Big Society explained - in an hour
One of the Biggest Criticisms of the Big Society - given its latest push yesterday - is that it is too nebulous, too massive, for people fully to understand it. Indeed I've often thought the original slogan, "Big Society not Big Government", sums up the whole problem - it is easier to say what it isn't than what it is.
I've just been reading the transcript of arecent conference about the Big Society hosted by the Reform think-tank, where Cabinet Office minister Oliver Letwin was the keynote speaker. He gives a really comprehensive outline of both the Government's Big Society vision and the strategy which will deliver it, but therein lies the problem. After a long speech and two questions, director Andrew Haldenby remarks: "Oliver, you’ve given us an hour of your time, which is much more than we expected, so thank you so much."
A few things stand out from Letwin's speech. First is the passion with which he speaks - he clearly really believes in the BS (as harsh critics have dubbed it).
Second is a claim that the Tories and Lib-Dems were both developing the same "set of thoughts...in parallel...not always knowing what each other were doing". He adds: "When we came to negotiate the programme for government we discovered that we had a very similar cast of mind."

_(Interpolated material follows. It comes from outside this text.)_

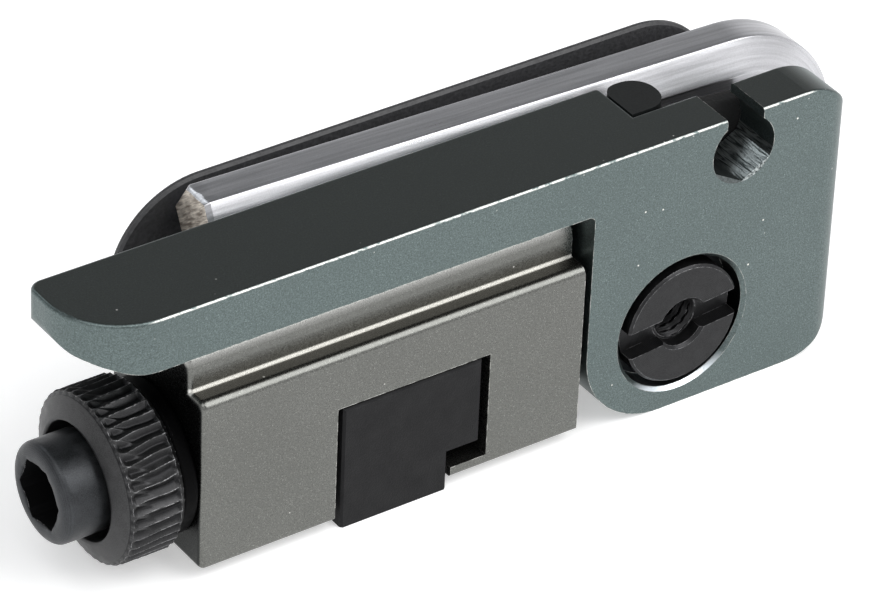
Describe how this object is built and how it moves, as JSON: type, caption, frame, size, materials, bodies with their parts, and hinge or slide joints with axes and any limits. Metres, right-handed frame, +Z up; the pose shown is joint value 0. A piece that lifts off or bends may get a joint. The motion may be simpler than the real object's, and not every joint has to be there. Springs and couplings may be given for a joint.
{
  "type": "chain tool",
  "caption": "Folding bicycle chain tool: L-shaped frame, chain block on a pivot, hex drive screw with knurled lock ring, slot plug and stored L-key.",
  "frame": {"origin": "on the resting surface, straight below the pivot axis and half-way through the leg's thickness", "axes": "+Z up, +X along the arm towards the leg, +Y towards the back where the L-key is stored"},
  "size_m": [0.0772, 0.0174, 0.0259],
  "materials": {
    "frame_anodised": "satin anodised, fine bead-blast",
    "block_anodised": "satin anodised",
    "black_steel": "black oxide",
    "black_plastic": "fine moulded texture",
    "plug_plastic": "fine moulded texture",
    "key_steel": "drawn bar, satin nickel",
    "plain_steel": "zinc plated",
    "hard_steel": "ground",
    "bronze": "sintered bronze",
    "magnet": "nickel plated"
  },
  "bodies": {
    "tool_frame": {"frame": "frame_anodised", "pivot_nut": "black_steel", "pivot_screw": "black_steel", "pivot_thrust_washer": "plain_steel", "pivot_wave_washer": "plain_steel", "key_post": "black_steel", "key_carrier": "black_plastic", "key_magnet": "magnet", "carrier_screws": "black_steel"},
    "folding_block": {"chain_block": "block_anodised", "pivot_bush": "bronze", "anvil_bush": "hard_steel", "ring_washer": "black_steel"},
    "lock_ring_body": {"lock_ring": "black_steel"},
    "pusher": {"press_pin": "hard_steel"},
    "drive": {"drive_screw": "black_steel", "pin_retainer": "plain_steel"},
    "plug": {"slot_plug": "plug_plastic", "plug_magnet": "magnet"},
    "l_key": {"hex_key": "key_steel"}
  },
  "joints": [
    {"name": "fold", "type": "hinge", "parent": "tool_frame", "child": "folding_block", "pos_m": [0, 0, 0.0077], "axis": [0, -1, 0], "range_deg": [0, 90]},
    {"name": "ring_turn", "type": "hinge", "parent": "folding_block", "child": "lock_ring_body", "pos_m": [-0.049, 0.00425, 0.0081], "axis": [1, 0, 0], "range_deg": [-180, 0]},
    {"name": "pin_feed", "type": "slide", "parent": "folding_block", "child": "pusher", "axis": [1, 0, 0], "range_m": [0, 0.007]},
    {"name": "screw_turn", "type": "hinge", "parent": "pusher", "child": "drive", "pos_m": [-0.047, 0.00425, 0.0081], "axis": [1, 0, 0], "range_deg": [0, 2016.1]},
    {"name": "plug_pull", "type": "slide", "parent": "folding_block", "child": "plug", "axis": [0, -1, 0], "range_m": [0, 0.016]},
    {"name": "key_lift", "type": "slide", "parent": "tool_frame", "child": "l_key", "axis": [0, 0, 1], "range_m": [0, 0.03]}
  ],
  "couplings": [
    {"joint": "screw_turn", "follows": "pin_feed", "rad_per_m": 5026.5}
  ]
}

Third is his very ambitious stated aim: "We're trying to shift the centre [of politics]"
Fourth is a call for Britain to take more risks, part of an attack on health and safety culture: "We actually need to recognise that very often curtailing risk curtails opportunity to a greater degree than is proportional to the risk that we’ve reduced. And, you know, that’s a recalibration that’s really very important if this vision is to be realised."
Finally, and as an amusing aside, he used the Ministry of Defence as the perfect example of one public service that shouldn't be delivered as close to the ground as possible.
"We have no plans to equip our enemies with vouchers to enable them to choose which of our militaries they get attacked by."